You asked about a bare-bones harness then mention idiot lights, gauges, turn signals, etc? AND want to use the wrong switches? OK... To wire the thing start with stuff that allows you to get the bike running... start with the AC lines from your stator to the regulator and rectifier.
There are a couple kinds of stator (generators) on a 650. I am not sure which you have. Does it have three yellow wires? Do you have a combined regulator/rectifier or separate? The wiring for this stuff is critical and you should first design this wiring (lay it out) and the fuse box. Then a wire will go from your fuse box to an ignition switch of some sort.
Out of the ignition switch, you will have a number of "legs". One of the legs will go to the rear tail light directly and one to the right switch where it will run through the kill switch. This line will provide power to the coils eventually. Last, there will be yet another line that may or may not run through the right switch depending on whether you have an on/off switch there for the headlight. This line will SPLIT and run back through the fuse box through the two smaller fuses there and become two fused/switched subcircuits. The color is generally BLUE for one and BROWN for the other. The blue will handle the headlight and brake light (not the running light in the brake which was the red wire directly off the ignition switch). The BROWN circuit will handle your horn, the turn signals and provide feedback voltage for the regulator or regulator/rectifier.
On a Kaw, the main ground is generally on the engine cases above the kick start. If you trace this ground it goes into the main harness and snakes out through the engine bike and also hooks to the NEG terminal on the battery.
There are generally two sub harnesses in front and one in back. The front will consist of the idiot light subharness where connections run from various switches to the idiot lights; like the neutral light and oil light and sometimes a rear brake light. The other subharness will connect the wires from the headlight (hi beam, lo beam and ground to the headlight). The rear sub harness plugs into the main harness and comess off the brake light and rear turn signals.

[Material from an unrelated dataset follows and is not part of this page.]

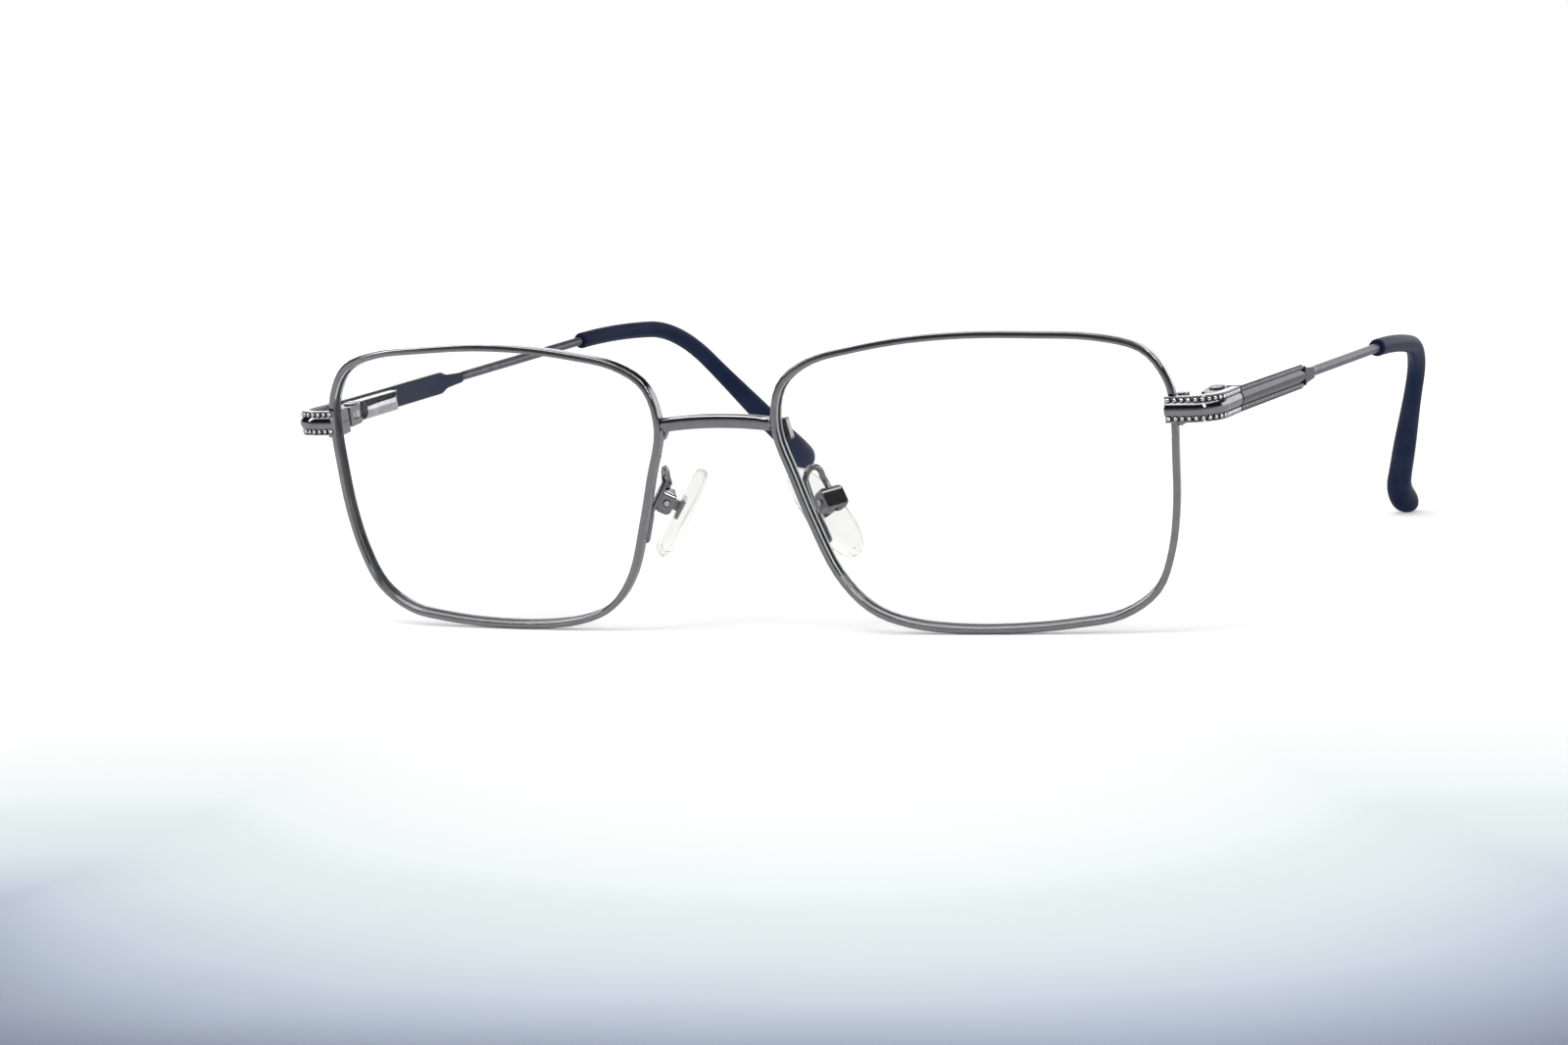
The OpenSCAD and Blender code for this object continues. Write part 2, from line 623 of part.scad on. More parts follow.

You don't need a "bare bones" harenss as you have EVERYTHING hooked up with the exception of your starter and the only real "mod" is that you have moved the ignition switch. Again, I recommend you buy a stock ignition switch and put it where it was orignally and use a STOCK wiring harness and STOCK handlebar switches... I know that you didn't want to hear this but if I were to draw a new wiring harness for you it would look like the old one only have the new switches hacked in with longer wires for the relocation of the ignition switch and hacks to accomodate the different functions on the handlebar switches.